Having already done a turnaround on Donald within three pages, Barks still has seven pages left. The nephews turn out to be quite talented, and in another softening move, Donald immediately recants his disapproval:
Once again, we get the compression, as Donald goes from surprised admiration to egotistical greed in three panels. Once again, Donald’s malice is softened by his volatility. Barks’s solution to the problem of comedic evil is to contextualize the bad behavior as momentary assertions of our worst selves. We relate more to Donald in this story because it is an exaggeration, not an alienating psychopathy.
The exaggeration continues when Donald, finding that he too is a talented high-wire walker, decides to go after the “BIG money”—by walking Niagara Falls.
Again, Donald’s lack of reality tempers the malice. Having ludicrously raised the stakes out of ludicrously inflated ambition, fate correspondingly punishes him in the most over-the-the ways for his hubris. Donald’s initial malice now comes off more as one example of delusional emotional excess—he’s momentarily vicious, but isn’t everyone? Now he’s momentarily grandiose. Donald is human folly across its many forms, exaggerated in every instance.
Huge folly leads to a huge comeuppance. Barks gets some humor out of Donald remaining resolutely oblivious to the insanity of his plan until the very moment he starts across the falls:
“Maybe this isn’t such easy money, after all!” The situation is crazily exaggerated, but it’s very classically constructed: a delusional Donald almost gets what he wants (money, fame), only for fate to intervene and teach him a lesson.
Even on the wire, Donald’s reactions are comically understated, like he’s finally realizing that this was a terrible idea yet rejecting that thought with all his pride. So, nature intervenes. The wind stops, he drops the pole, and a lightning storm comes in:
In earlier stories, nature usually remained a passive and mostly indifferent force that only occasionally intervened in the karmic machinery—as in Snow Fun, when Donald engineered a crazy, dangerous ski jump that nearly let him set a new world record, only to hit a tree and be bounced back to his starting point.
Everything is much more fleshed out here—it’s a huge leap in sophistication.

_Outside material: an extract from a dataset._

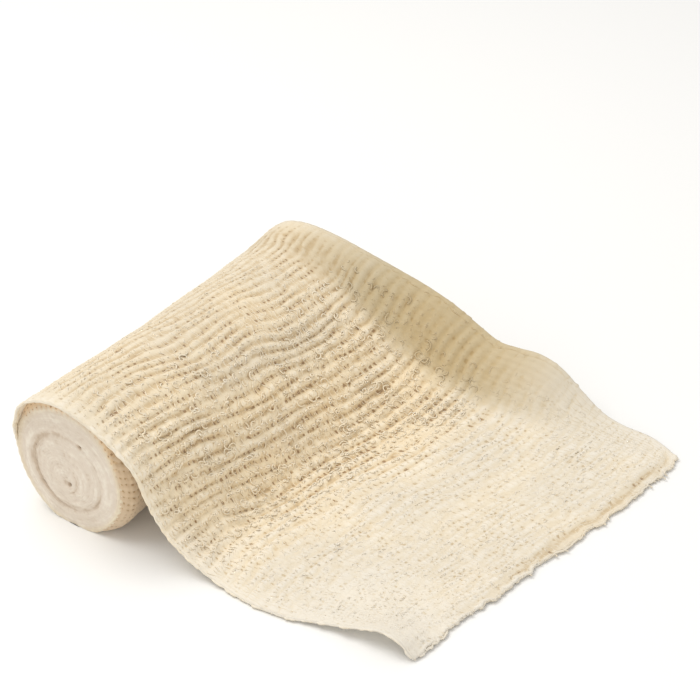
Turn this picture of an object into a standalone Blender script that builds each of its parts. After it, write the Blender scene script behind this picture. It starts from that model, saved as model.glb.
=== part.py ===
"""Crepe bandage roll: a wound roll of cotton crepe with its loose end laid out beside it.

Metres, +Z up. The roll's axis runs along Y. The loose end starts at the back of the roll,
passes over its top and lies down towards +X, as far as the ragged cut. The origin is the
middle of the flat spot that the roll rests on.
"""
import math
from collections import namedtuple

import bmesh
import bpy
from mathutils import Vector

MM = 0.001

# The wound roll, in millimetres. Seen from -Y its turns wind outwards clockwise.
ROLL_LENGTH = 100.0            # the bandage's width
ROLL_HALF_WIDTH = 16.9         # half of its oval section, along X
ROLL_HALF_HEIGHT = 18.5        # and along Z
ROLL_AXIS_HEIGHT = 17.6        # less than the half height, which leaves the flat spot
TURN = 1.3                     # pitch of one wound turn
SPIRAL_DEPTH = 6.0             # how far in from the wound side the last turn's step shows
LIFT_OFF = math.radians(156)   # where the last turn leaves the roll, up from +X
STEP_WIDTH = math.radians(0.5)  # angle over which the last turn's edge steps down
RIM_ROUNDING = 1.6             # of the edge between the wound side and the end faces
RIM_ANGLES = (0, 50, 90)       # degrees round that edge, from the wound side to the end face
WAIST = 1.0                    # how much thinner the roll is halfway than at its woven edges
WAIST_SQUARENESS = 4           # of the way the waist widens towards the two edges
SIDE_ROWS = (-0.42, -0.3, -0.12, 0.12, 0.3, 0.42)    # rows of the wound side, shares of length
ROLL_ANGLES = 60

# Rings of an end face: share of the outer radius, and height above the face.
EndRing = namedtuple("EndRing", "share proud")
END_RINGS = (
    EndRing(0.66, 0.2),        # outer turns, level
    EndRing(0.62, -0.9),       # the slack turn's gap
    EndRing(0.57, 0.4),        # the tight inner turns stand a little proud
    EndRing(0.13, 0.5),
    EndRing(0.07, -1.2),       # the hollow at the winding's centre
)

# The loose end: a sheet of crepe, given by the height of its underside, in millimetres.
CLOTH_THICKNESS = 1.5
FLOOR = 0.0
STEPS_PER_SECTION = 3
STEPS_ACROSS = 21

# Share of the cloth's width at which each lengthwise line runs.
LEFT, INNER, MIDDLE, CREASE, RIGHT = 0.0, 0.15, 0.47, 0.87, 1.0
LINES = (LEFT, INNER, MIDDLE, CREASE, RIGHT)
INNER_BLEND = 0.3              # the inner line's place between the left and middle lines

# The last turn over the roll: angle up from +X, and gap to the roll along each line.
Wrap = namedtuple("Wrap", "name angle left middle crease right")
WRAPS = (
    Wrap("start", 154, 0.5, 0.4, 0.4, 0.5),
    Wrap("back", 143, 0.6, 0.4, 0.4, 0.6),
    Wrap("climb", 131, 0.9, 0.4, 0.4, 0.8),
    Wrap("ridge", 117, 1.5, 0.5, 0.5, 1.2),
    Wrap("top", 103, 2.0, 0.6, 0.6, 1.7),
)

# Sections across the free cloth, from the top of the roll to the cut. left, crease and right
# are (x, y, z); the middle line keeps to y = 0 and is (x, z).
Section = namedtuple("Section", "name left middle crease right")
SECTIONS = (
    Section("crown", (1.5, -51.0, 38.5), (1.5, 36.1), (1.8, 37.0, 36.4), (2.5, 50.2, 38.4)),
    Section("shoulder", (9.3, -50.9, 35.3), (9.0, 33.8), (10.0, 37.6, 34.5), (11.5, 50.7, 37.2)),
    Section("brow", (15.8, -50.7, 31.0), (15.4, 29.8), (18.0, 38.4, 30.2), (21.0, 51.6, 34.8)),
    Section("fall", (21.0, -50.4, 25.6), (20.4, 23.4), (25.0, 39.5, 24.4), (30.0, 53.2, 31.8)),
    Section("slope", (24.0, -50.1, 18.4), (24.8, 16.4), (31.5, 41.2, 18.4), (38.0, 55.4, 28.2)),
    Section("foot", (27.0, -49.7, 12.2), (29.2, 9.2), (38.0, 43.2, 12.6), (45.5, 57.8, 23.4)),
    Section("toe", (31.6, -49.1, 6.8), (33.6, 2.8), (45.0, 45.2, 7.6), (51.8, 59.4, 18.6)),
    Section("landing", (37.6, -48.5, 2.6), (38.0, 0.1), (52.0, 47.0, 4.2), (58.2, 60.0, 15.3)),
    Section("flat", (44.5, -48.3, 0.3), (45.0, 0.0), (59.0, 48.2, 2.2), (64.6, 60.0, 15.5)),
    Section("hollow", (53.0, -49.1, 0.0), (54.0, 0.0), (66.0, 48.6, 1.4), (70.8, 60.0, 16.0)),
    Section("hump", (62.0, -48.4, 0.0), (63.5, 0.0), (73.0, 48.4, 1.2), (77.2, 60.0, 14.0)),
    Section("lift", (70.0, -46.4, 0.9), (73.0, 0.0), (80.0, 48.0, 1.0), (83.6, 60.0, 8.8)),
    Section("wave", (78.0, -45.1, 2.4), (82.5, 0.0), (87.5, 48.4, 0.9), (90.0, 60.0, 4.0)),
    Section("curl", (85.5, -44.5, 4.8), (91.0, 0.0), (95.5, 49.5, 0.6), (96.6, 59.8, 2.1)),
    Section("drop", (90.2, -44.1, 4.2), (98.0, 0.0), (105.0, 50.0, 0.3), (105.2, 60.3, 1.0)),
    Section("cut", (93.8, -43.0, 0.2), (103.2, 0.0), (113.2, 49.5, 0.0), (113.6, 57.5, 0.0)),
)

# The cut wanders across the threads: share of the width, and how far it runs past the line.
CutPoint = namedtuple("CutPoint", "across past")
CUT_LINE = (
    CutPoint(0.00, 0.0),
    CutPoint(0.06, 0.6),
    CutPoint(0.20, -0.4),
    CutPoint(0.36, 0.3),
    CutPoint(0.52, -0.3),
    CutPoint(0.68, 0.5),
    CutPoint(0.84, -0.2),
    CutPoint(1.00, 0.0),
)

ROLL_COLOUR = (0.78, 0.68, 0.55, 1.0)
CLOTH_COLOUR = (0.86, 0.77, 0.62, 1.0)
CLOTH_ROUGHNESS = 0.95
SHARP_ANGLE = math.radians(50)  # edges sharper than this are not shaded smooth


def clear_scene():
    for obj in list(bpy.data.objects):
        bpy.data.objects.remove(obj, do_unlink=True)


def make_collection(name):
    collection = bpy.data.collections.new(name)
    bpy.context.scene.collection.children.link(collection)
    return collection


def make_material(name, colour, roughness):
    material = bpy.data.materials.new(name)
    material.use_nodes = True
    shader = material.node_tree.nodes["Principled BSDF"]
    shader.inputs["Base Color"].default_value = colour
    shader.inputs["Roughness"].default_value = roughness
    shader.inputs["Metallic"].default_value = 0.0
    return material


def add_object(name, mesh, material, collection):
    obj = bpy.data.objects.new(name, mesh)
    obj.data.materials.append(material)
    collection.objects.link(obj)
    return obj


def loft(rows, closed):
    """A surface over rows of points, in millimetres; closed joins each row's two ends."""
    bm = bmesh.new()
    grid = [[bm.verts.new(Vector(point) * MM) for point in row] for row in rows]
    count = len(rows[0])
    last = count if closed else count - 1
    for row, after in zip(grid, grid[1:]):
        for i in range(last):
            j = (i + 1) % count
            bm.faces.new((row[i], after[i], after[j], row[j]))
    return bm, grid


def mesh_from(bm, name):
    mesh = bpy.data.meshes.new(name)
    bm.to_mesh(mesh)
    bm.free()
    mesh.shade_smooth()
    mesh.set_sharp_from_angle(angle=SHARP_ANGLE)
    return mesh


def turn_growth(angle):
    """How far the spiral has grown since LIFT_OFF, winding outwards the other way round."""
    return TURN * ((LIFT_OFF - angle) % math.tau) / math.tau


def roll_point(angle, inset, y):
    """A point of the oval spiral section, inset from the wound side, with the flat spot."""
    spiral_share = min(1.0, max(0.0, 1.0 - inset / SPIRAL_DEPTH))
    growth = turn_growth(angle) * spiral_share - inset
    x = (ROLL_HALF_WIDTH + growth) * math.cos(angle)
    z = ROLL_AXIS_HEIGHT + (ROLL_HALF_HEIGHT + growth) * math.sin(angle)
    return (x, y, max(z, FLOOR))


def roll_angles():
    """Angles round the roll, with the step of the last turn between the first and last."""
    span = math.tau - STEP_WIDTH
    return [LIFT_OFF - span * i / (ROLL_ANGLES - 1) for i in range(ROLL_ANGLES)]


def waist(y):
    """How far the wound side draws in at a place along the roll."""
    return WAIST * (1.0 - min(1.0, abs(2.0 * y / ROLL_LENGTH)) ** WAIST_SQUARENESS)


def end_rows(side):
    """Rings of one end face from its rim inwards; side is -1 for the left end, 1 for the right."""
    face = side * ROLL_LENGTH / 2
    rows = []
    for angle in RIM_ANGLES:
        inset = RIM_ROUNDING * (1.0 - math.cos(math.radians(angle)))
        drop = RIM_ROUNDING * (1.0 - math.sin(math.radians(angle)))
        rows.append((inset, face - side * drop))
    radius = (ROLL_HALF_WIDTH + ROLL_HALF_HEIGHT) / 2
    for ring in END_RINGS:
        rows.append((radius * (1.0 - ring.share), face + side * ring.proud))
    return rows


def build_roll(material, collection):
    angles = roll_angles()
    side_ys = [ROLL_LENGTH * share for share in SIDE_ROWS]
    left = [[roll_point(a, inset, y) for a in angles] for inset, y in reversed(end_rows(-1))]
    side = [[roll_point(a, waist(y), y) for a in angles] for y in side_ys]
    right = [[roll_point(a, inset, y) for a in angles] for inset, y in end_rows(1)]
    bm, grid = loft(left + side + right, closed=True)
    for row, y in ((grid[0], left[0][0][1]), (grid[-1], right[-1][0][1])):
        centre = bm.verts.new(Vector((0.0, y, ROLL_AXIS_HEIGHT)) * MM)
        for i, vert in enumerate(row):
            bm.faces.new((vert, row[(i + 1) % len(row)], centre))
    bmesh.ops.recalc_face_normals(bm, faces=bm.faces)
    mesh = mesh_from(bm, "wound_roll")
    return add_object("wound_roll", mesh, material, collection)


def catmull_rom(keys, values, at):
    """A smooth curve through values at rising keys, each value a Vector."""
    k = max(i for i in range(len(keys) - 1) if keys[i] <= at or i == 0)
    span = keys[k + 1] - keys[k]
    t = (at - keys[k]) / span
    before, after = max(k - 1, 0), min(k + 2, len(keys) - 1)
    start = (values[k + 1] - values[before]) * (span / (keys[k + 1] - keys[before]))
    end = (values[after] - values[k]) * (span / (keys[after] - keys[k]))
    return (values[k] * (2 * t**3 - 3 * t**2 + 1) + start * (t**3 - 2 * t**2 + t)
            + values[k + 1] * (3 * t**2 - 2 * t**3) + end * (t**3 - t**2))


def wrap_lines(wrap):
    """The lengthwise lines' points where the last turn still lies over the roll."""
    angle = math.radians(wrap.angle)
    first = SECTIONS[0]
    gaps = (wrap.left, wrap.middle, wrap.middle, wrap.crease, wrap.right)
    ys = (first.left[1], INNER * ROLL_LENGTH - ROLL_LENGTH / 2, 0.0, first.crease[1],
          first.right[1])
    return [Vector(roll_point(angle, waist(y) - gap, y)) for gap, y in zip(gaps, ys)]


def section_lines(section):
    """The lengthwise lines' points at a section of the free cloth."""
    left, crease, right = Vector(section.left), Vector(section.crease), Vector(section.right)
    middle = Vector((section.middle[0], 0.0, section.middle[1]))
    inner = left.lerp(middle, INNER_BLEND)
    inner.z = middle.z
    return [left, inner, middle, crease, right]


def cut_past(across):
    """How far the cut runs past its line at a share of the width."""
    keys = [point.across for point in CUT_LINE]
    values = [Vector((point.past, 0.0, 0.0)) for point in CUT_LINE]
    return catmull_rom(keys, values, across)


def cloth_rows():
    """Rows of points across the loose end's underside, from the roll's back to the cut."""
    lines = [wrap_lines(wrap) for wrap in WRAPS] + [section_lines(row) for row in SECTIONS]
    stations = list(range(len(lines)))
    last_section = len(lines) - 2
    rows = []
    for step in range((len(lines) - 1) * STEPS_PER_SECTION + 1):
        along = step / STEPS_PER_SECTION
        here = [catmull_rom(stations, column, along) for column in zip(*lines)]
        row = [catmull_rom(LINES, here, i / STEPS_ACROSS) for i in range(STEPS_ACROSS + 1)]
        to_cut = max(0.0, along - last_section)
        for i, point in enumerate(row):
            point += cut_past(i / STEPS_ACROSS) * to_cut
            point.z = max(point.z, FLOOR)
        rows.append(row)
    return rows


def build_loose_end(material, collection):
    bm, _ = loft(cloth_rows(), closed=False)
    bmesh.ops.recalc_face_normals(bm, faces=bm.faces)
    facing_up = sum(face.normal.z * face.calc_area() for face in bm.faces)
    if facing_up < 0.0:
        bmesh.ops.reverse_faces(bm, faces=bm.faces)
    mesh = mesh_from(bm, "loose_end")
    obj = add_object("loose_end", mesh, material, collection)
    solidify = obj.modifiers.new("cloth", "SOLIDIFY")
    solidify.thickness = CLOTH_THICKNESS * MM
    solidify.offset = 1.0
    solidify.use_even_offset = True
    return obj


def main():
    clear_scene()
    collection = make_collection("crepe_bandage_roll")
    roll_cloth = make_material("wound_crepe", ROLL_COLOUR, CLOTH_ROUGHNESS)
    loose_cloth = make_material("loose_crepe", CLOTH_COLOUR, CLOTH_ROUGHNESS)
    build_roll(roll_cloth, collection)
    build_loose_end(loose_cloth, collection)


main()
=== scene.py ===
import math
from collections import namedtuple
from functools import lru_cache

import bpy
import numpy as np
from mathutils import Matrix, Vector


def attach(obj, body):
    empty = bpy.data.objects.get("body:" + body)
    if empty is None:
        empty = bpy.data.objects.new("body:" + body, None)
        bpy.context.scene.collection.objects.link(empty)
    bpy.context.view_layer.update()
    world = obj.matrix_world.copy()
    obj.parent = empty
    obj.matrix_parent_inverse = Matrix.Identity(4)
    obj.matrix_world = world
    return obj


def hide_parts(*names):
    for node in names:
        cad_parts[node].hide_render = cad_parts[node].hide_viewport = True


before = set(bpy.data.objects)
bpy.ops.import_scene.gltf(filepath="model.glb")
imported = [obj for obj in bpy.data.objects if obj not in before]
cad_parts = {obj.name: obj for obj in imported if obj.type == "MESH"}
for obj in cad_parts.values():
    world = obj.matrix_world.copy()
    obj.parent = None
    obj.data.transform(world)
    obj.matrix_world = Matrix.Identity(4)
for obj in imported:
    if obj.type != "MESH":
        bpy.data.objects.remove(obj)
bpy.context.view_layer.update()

MM = 0.001
BODY = "root"

# ---------------- sizes shared with the solids

ROLL_LENGTH = 100.0
ROLL_HALF_WIDTH = 16.9
ROLL_HALF_HEIGHT = 18.5
ROLL_AXIS_HEIGHT = 17.6
TURN = 1.3  # how much the outline grows in one turn
LIFT_OFF = math.radians(156)  # where the last turn steps off it
RIM_ROUNDING = 1.6
RIM_STEEPNESS = 0.9  # 1 would make the rim's rounding a full quarter circle
WAIST = 1.0
WAIST_SQUARENESS = 4
CLOTH_THICKNESS = 1.5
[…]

Here, Donald’s hellbent (and maybe even slightly admirable) ambition won’t yield to the reality of the situation, so he’s going to be relentlessly punished until he gets the message. Barks found his recipe for grounding his physical gags in nigh-universal human experience of people just not getting the message.
The ending, too, is a marvelous construction. On his second try across the falls, Donald puts glue on the pole so he won’t drop it, neatly echoing his sabotage of the nephews’ pole at the beginning of the story. There, he made them fall off; here he’s been put in the same situation he constructed for them, except he’s chosen to engineer an unfathomably dangerous situation for himself.
Like clockwork, every time Donald fails to learn his lesson or even see his self-engineered situation for what it is, another plague comes in. Here he’s essentially Pharaoh in the Bible, almost letting the Jews go before reneging yet again, only for another greater punishment to be dumped on him and the process to repeat.
The last page is a little miracle of compression. It’s amazing how much Barks packs into eight panels and how perfectly it completes and unites the themes.
(Also, 2096 miles is approximately the straight-line distance from Niagara Falls to San Jacinto in California’s Inland Empire, where Barks was living at the time. Barks hadn’t yet specified that Donald lived in “Duckburg, Calisota,” but he’d mentally already located him there.)
After a plague of grasshoppers, we get a plague of birds. Donald still hasn’t learned, since he figures that as long as he’s got the money, it all worked out. No, says the audience member: return our money or we’ll kill you and your nephews.
(Note also how the nephews are able to blithely rescue Donald as though it were nothing, running across the wire carrying a chair with no pole, as though it were nothing. This is completely bonkers yet in the logic of the story, it makes perfect sense, since they had the same talent but remained modest in their ambitions. They, too, sought fame and fortune. Donald’s sin isn’t in wanting money and fame, but in his sheer excess and delusion.)
The angry, wire-cutting man is just one final messenger of fate, uniting nature and humanity in a single cosmic force to force Donald to recognize that he will never benefit from his folly. Pride, delusion, greed, stubbornness—they are all here, all volatile, all convincing. Everything links back to Donald’s folly. “This is ridiculous!” Donald says, and we roll our eyes because the ridiculous is only matching Donald’s own human ridiculousness.
Yet there’s an odd sense of reassurance too, since fate punished Donald in accordance with his folly but didn’t go further. Past stories saw Donald brutally injured or beaten, often without having done anything to provoke it, but he survives physically intact here, morally chastened but uninjured.
The final panel ties everything up in a final ironic reversal, going from oblivious risk-taking to hyper-vigilant parent. We see that Donald has very much learned his lesson, only to take it too far in the other direction. From the thoughtless, trolling parent of the beginning, he’s now a scolding, protective one. It is remarkably elegant.
What the story has that its predecessors lacked is balance. The machinery works very smoothly, and Donald’s initial cruelty gets nicely dwarfed by what he subsequently brings upon himself. His motives are just human enough to provoke empathy, yet they are just exaggerated as his subsequent comeuppance.
Barks prodigiously joins pieces of the previous stories into a coherent unity, where Donald can be volatile yet coherent, an icon of human folly. There’s a depth here that Barks had hinted at before but never reached. It’s never quite obvious, because the comic surface belies the elegance of the construction, but especially in the context of the preceding stories, it is a major milestone in Barks’s development.